# COLLECTED MATERIAL
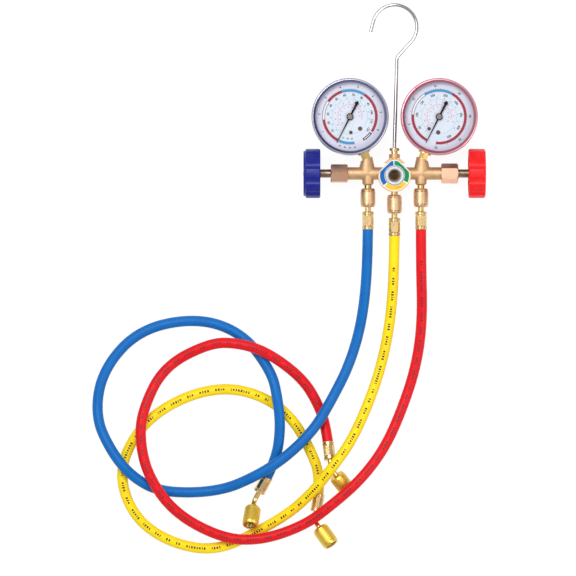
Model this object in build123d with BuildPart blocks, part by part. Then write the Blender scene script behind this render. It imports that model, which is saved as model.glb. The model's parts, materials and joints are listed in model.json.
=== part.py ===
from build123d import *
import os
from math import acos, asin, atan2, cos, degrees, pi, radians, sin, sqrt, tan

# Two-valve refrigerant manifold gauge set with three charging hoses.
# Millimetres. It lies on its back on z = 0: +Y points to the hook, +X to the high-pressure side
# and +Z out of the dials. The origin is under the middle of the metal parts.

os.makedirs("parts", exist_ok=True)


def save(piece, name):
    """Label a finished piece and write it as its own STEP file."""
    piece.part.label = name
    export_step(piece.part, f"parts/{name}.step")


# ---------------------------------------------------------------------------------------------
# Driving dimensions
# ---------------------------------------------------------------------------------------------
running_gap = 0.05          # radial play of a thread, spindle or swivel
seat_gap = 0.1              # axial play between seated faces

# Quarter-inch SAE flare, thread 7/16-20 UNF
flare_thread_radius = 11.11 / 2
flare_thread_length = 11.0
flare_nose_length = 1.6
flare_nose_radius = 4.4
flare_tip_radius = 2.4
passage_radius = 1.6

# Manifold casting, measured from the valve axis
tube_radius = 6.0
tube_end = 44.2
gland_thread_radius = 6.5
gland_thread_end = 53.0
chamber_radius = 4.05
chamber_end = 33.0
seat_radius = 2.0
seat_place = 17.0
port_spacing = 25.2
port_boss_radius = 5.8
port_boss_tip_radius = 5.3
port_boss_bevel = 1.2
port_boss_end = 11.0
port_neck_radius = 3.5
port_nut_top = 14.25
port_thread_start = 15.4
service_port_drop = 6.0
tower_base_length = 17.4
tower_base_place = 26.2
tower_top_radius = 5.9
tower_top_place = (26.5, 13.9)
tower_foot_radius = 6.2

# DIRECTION
Copy every line of the material, please, keeping it exactly the same.

# THE RESULT
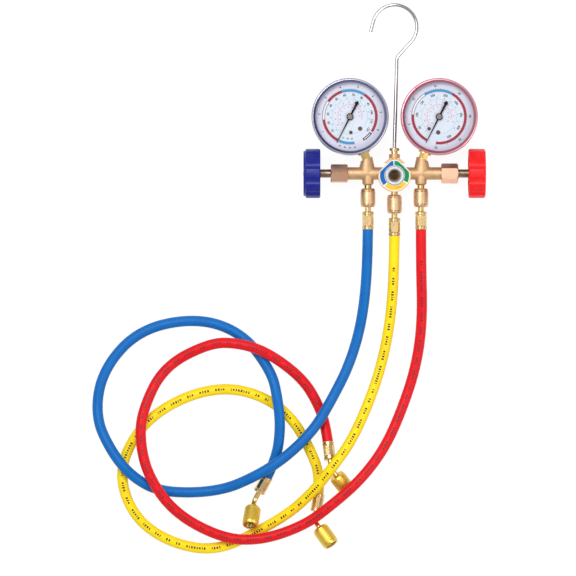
Model this object in build123d with BuildPart blocks, part by part. Then write the Blender scene script behind this render. It imports that model, which is saved as model.glb. The model's parts, materials and joints are listed in model.json.
=== part.py ===
from build123d import *
import os
from math import acos, asin, atan2, cos, degrees, pi, radians, sin, sqrt, tan

# Two-valve refrigerant manifold gauge set with three charging hoses.
# Millimetres. It lies on its back on z = 0: +Y points to the hook, +X to the high-pressure side
# and +Z out of the dials. The origin is under the middle of the metal parts.

os.makedirs("parts", exist_ok=True)


def save(piece, name):
    """Label a finished piece and write it as its own STEP file."""
    piece.part.label = name
    export_step(piece.part, f"parts/{name}.step")


# ---------------------------------------------------------------------------------------------
# Driving dimensions
# ---------------------------------------------------------------------------------------------
running_gap = 0.05          # radial play of a thread, spindle or swivel
seat_gap = 0.1              # axial play between seated faces

# Quarter-inch SAE flare, thread 7/16-20 UNF
flare_thread_radius = 11.11 / 2
flare_thread_length = 11.0
flare_nose_length = 1.6
flare_nose_radius = 4.4
flare_tip_radius = 2.4
passage_radius = 1.6

# Manifold casting, measured from the valve axis
tube_radius = 6.0
tube_end = 44.2
gland_thread_radius = 6.5
gland_thread_end = 53.0
chamber_radius = 4.05
chamber_end = 33.0
seat_radius = 2.0
seat_place = 17.0
port_spacing = 25.2
port_boss_radius = 5.8
port_boss_tip_radius = 5.3
port_boss_bevel = 1.2
port_boss_end = 11.0
port_neck_radius = 3.5
port_nut_top = 14.25
port_thread_start = 15.4
service_port_drop = 6.0
tower_base_length = 17.4
tower_base_place = 26.2
tower_top_radius = 5.9
tower_top_place = (26.5, 13.9)
tower_foot_radius = 6.2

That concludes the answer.